Wiceminister edukacji o prawach zwierząt. "Takie pojęcie nie istnieje"
Ministerstwo Edukacji i Nauki przygotowuje się do weryfikacji kolejnej części podręczników - w tym do nauczania początkowego, klas 1-3. - Uważam, że szkoła nie powinna być miejscem ideologicznej indoktrynacji - przekonuje Tomasz Rzymkowski, wiceminister edukacji i nauki, pełnomocnik rządu ds. kształcenia ogólnego i nadzoru pedagogicznego.
"Kiedy ministerstwo edukacji zweryfikuje podręczniki? Umysły uczniów już od najmłodszych klas są zatruwane ideologicznymi treściami" - czytamy w "Naszym Dzienniku". Redakcja oskarża o "indoktrynację najmłodszych" skrajną lewicę.
- Rodzice mogą być pewni, że także podręczniki najmłodszych będą gruntownie sprawdzone tak, aby do dzieci były kierowane jedynie treści zgodne z najlepszą wiedzą naukową i wolne od jakichkolwiek przejawów ideologizacji - podkreślił w rozmowie z "Naszym Dziennikiem" dr Tomasz Rzymkowski, wiceminister edukacji i nauki, pełnomocnik rządu ds. kształcenia ogólnego i nadzoru pedagogicznego.
"Nasz Dziennik" przekazał, że został zaalarmowany przez rodziców zbulwersowanych treściami zawartymi w podręczniku dla 3 klasy szkoły podstawowej "Ja i moja szkoła na nowo" wydawnictwa MAC Edukacja. Wyszczególniono w nim przypadki łamania praw zwierząt.
- Informacja o tego rodzaju treściach w podręczniku dla najmłodszych bardzo mnie zaskoczyła, a zarazem zbulwersowała. Uważam, że szkoła nie powinna być miejscem ideologicznej indoktrynacji - ocenił wiceminister Rzymkowski.
Wskazał, że "wspomniany podręcznik ma także błędy merytoryczne, a to dlatego, że użyte przez jego autorów pojęcie 'prawa zwierząt' nie występuje w naukach prawnych". "Jest ono związane jedynie ze sferą wyobrażeń ideologicznych" - napisano.

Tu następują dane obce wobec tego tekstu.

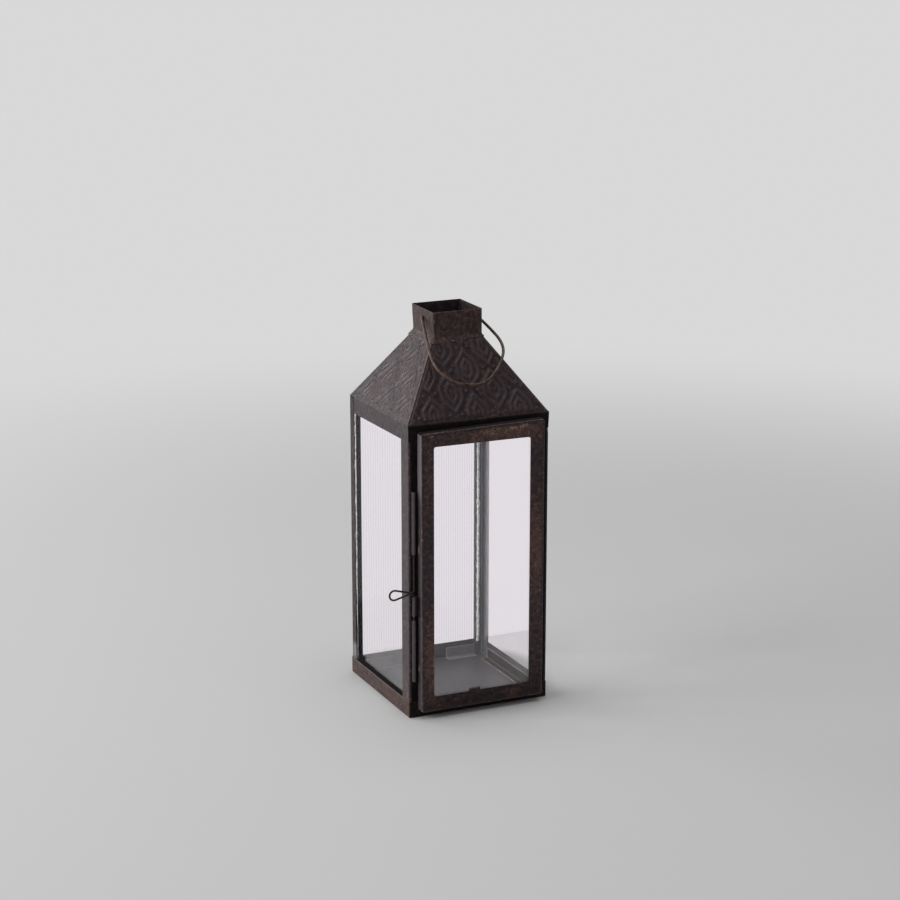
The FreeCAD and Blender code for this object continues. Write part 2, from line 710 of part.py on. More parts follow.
make_base_pan()
for post_name, post_side, post_front in (
    ("corner_post_front_left", -1, 1),
    ("corner_post_front_right", 1, 1),
    ("corner_post_back_left", -1, -1),
    ("corner_post_back_right", 1, -1),
):
    make_corner_post(post_name, post_side, post_front)
for side_name, side_angle in (("front", 0), ("right", 90), ("back", 180), ("left", 270)):
    make_roof_sheet(f"roof_sheet_{side_name}", side_angle)
make_neck()
for side_name, side_angle in (("right", 90), ("left", 270)):
    make_side_pane(f"glass_{side_name}", side_angle)
    make_floor_rail(f"glass_rail_{side_name}", side_angle, "side_rail_length", "0")
    make_head_clips(f"glass_clips_{side_name}", side_angle)
make_back_pane()
make_floor_rail("glass_tab_back_right", 180, "back_tab_length", "-back_tab_middle")
make_floor_rail("glass_tab_back_left", 180, "back_tab_length", "back_tab_middle")
make_head_clips("glass_clips_back", 180)
make_body_tube("latch_tube_lower", "-latch_line", "lower_tube_base", "lower_tube_length")
make_body_tube("latch_tube_upper", "-latch_line", "upper_tube_base", "upper_tube_length")
make_body_tube("hinge_tube_lower", "hinge_line", "lower_tube_base", "lower_tube_length")
make_body_tube("hinge_tube_upper", "hinge_line", "upper_tube_base", "upper_tube_length")
make_hinge_pin()
make_door_frame()
make_door_pane()
make_door_clips()
make_keeper()
make_hinge_knuckle()
make_bolt()
make_bail()

doc.recompute()
for item in doc.Objects:
    if "Invalid" in item.State or "Error" in item.State:
        raise RuntimeError(f"{item.Label} failed: {item.State}")
bodies = [item for item in doc.Objects if item.TypeId == "PartDesign::Body"]
for body in bodies:
    if body.Shape.isNull() or not body.Shape.isValid():
        raise RuntimeError(f"{body.Label} has no valid shape")

os.makedirs("parts", exist_ok=True)
for body in bodies:
    body.Shape.exportStep(f"parts/{body.Label}.step")
    box = body.Shape.BoundBox
    print(
        f"{body.Label}: {len(body.Shape.Solids)} solid, {body.Shape.Volume:.1f} mm3, "
        f"x {box.XMin:.1f} to {box.XMax:.1f}, y {box.YMin:.1f} to {box.YMax:.1f}, "
        f"z {box.ZMin:.1f} to {box.ZMax:.1f}")
print(f"{len(bodies)} nodes written")
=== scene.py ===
import functools
import math

import bpy
import numpy as np
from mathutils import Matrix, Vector


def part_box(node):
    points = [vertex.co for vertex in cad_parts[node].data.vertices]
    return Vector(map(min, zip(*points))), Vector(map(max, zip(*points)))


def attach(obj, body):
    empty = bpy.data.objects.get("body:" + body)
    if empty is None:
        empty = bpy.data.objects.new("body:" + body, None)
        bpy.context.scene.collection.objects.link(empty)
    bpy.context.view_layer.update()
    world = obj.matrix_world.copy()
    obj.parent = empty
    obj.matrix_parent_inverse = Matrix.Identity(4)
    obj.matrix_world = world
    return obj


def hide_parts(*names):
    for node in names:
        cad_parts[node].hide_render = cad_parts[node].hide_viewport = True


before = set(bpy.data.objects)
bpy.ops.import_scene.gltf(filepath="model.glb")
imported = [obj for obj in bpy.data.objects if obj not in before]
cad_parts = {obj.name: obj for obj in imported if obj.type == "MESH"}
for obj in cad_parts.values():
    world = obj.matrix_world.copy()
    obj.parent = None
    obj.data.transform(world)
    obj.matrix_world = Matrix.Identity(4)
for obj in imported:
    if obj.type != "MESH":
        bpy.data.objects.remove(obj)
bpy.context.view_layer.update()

mm = 0.001
quarterTurns = [(1, 0), (0, 1), (-1, 0), (0, -1)]  # cosine and sine of each
print("frame loaded,", len(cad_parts), "nodes")


def toLinear(code):
    # each sRGB channel c becomes c / 12.92 up to 0.04045 and ((c + 0.055) / 1.055) ** 2.4 above
    channels = np.array([int(code[i:i + 2], 16) / 255 for i in (1, 3, 5)])
    linear = np.where(channels <= 0.04045, channels / 12.92, ((channels + 0.055) / 1.055) ** 2.4)
    return (*linear.tolist(), 1.0)


def addNode(tree, kind, values=None, out=0):
    # values are the node's own settings or its sockets, where a hex code is a colour and another
    # node's output is linked; it gives back the output called out
    node = tree.nodes.new(kind)
    for key, value in (values or {}).items():
        if isinstance(key, str) and hasattr(node, key):
            setattr(node, key, value)
        elif isinstance(value, bpy.types.NodeSocket):
            tree.links.new(value, node.inputs[key])
        else:
            node.inputs[key].default_value = toLinear(value) if isinstance(value, str) else value
    return node.outputs[out] if len(node.outputs) else None


def newMaterial(name):
    material = bpy.data.materials.new(name)
    material.use_nodes = True
    material.node_tree.nodes.clear()
    return material, material.node_tree


def objectPlace(tree):
    return addNode(tree, "ShaderNodeTexCoord", out="Object")


def noise(tree, place, size, detail, roughness=0.5):
    # its features are about size millimetres across
    return addNode(tree, "ShaderNodeTexNoise", {
        "Scale": 1 / (size * mm), "Detail": detail, "Roughness": roughness, "Vector": place})


def ramp(tree, value, band, start=0.0, end=1.0, kind="LINEAR"):
    # from start at the band's low value to end at its high one, level beyond it
    return addNode(tree, "ShaderNodeMapRange", {
        "interpolation_type": kind, "From Min": band[0], "From Max": band[1], "To Min": start, "To Max": end,
        "Value": value})


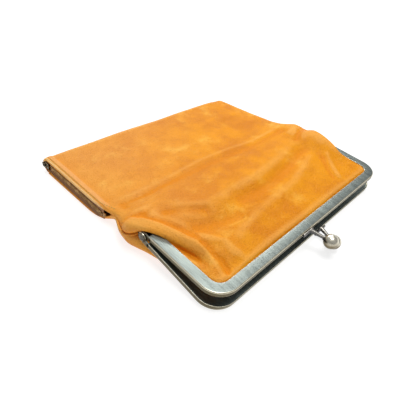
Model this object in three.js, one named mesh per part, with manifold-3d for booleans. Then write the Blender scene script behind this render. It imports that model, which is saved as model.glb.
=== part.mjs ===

- Według nauki, prawo jest przypisane Bogu i ludziom. Jest prawo Boskie, które nazywane jest także naturalnym, i to wynikające z systemów wartości, którymi żyje dane społeczeństwo. Z nich również wynikają pewne obowiązki, które człowieka ma względem zwierząt. Jak choćby to, że rolnik, który zajmuje się hodowlą, nie może zwierząt głodzić czy dręczyć. Ale zwierzę nigdy nie może być podmiotem praw. Pojęcie "prawa zwierząt" nie istnieje - zaznaczył wiceminister edukacji i nauki.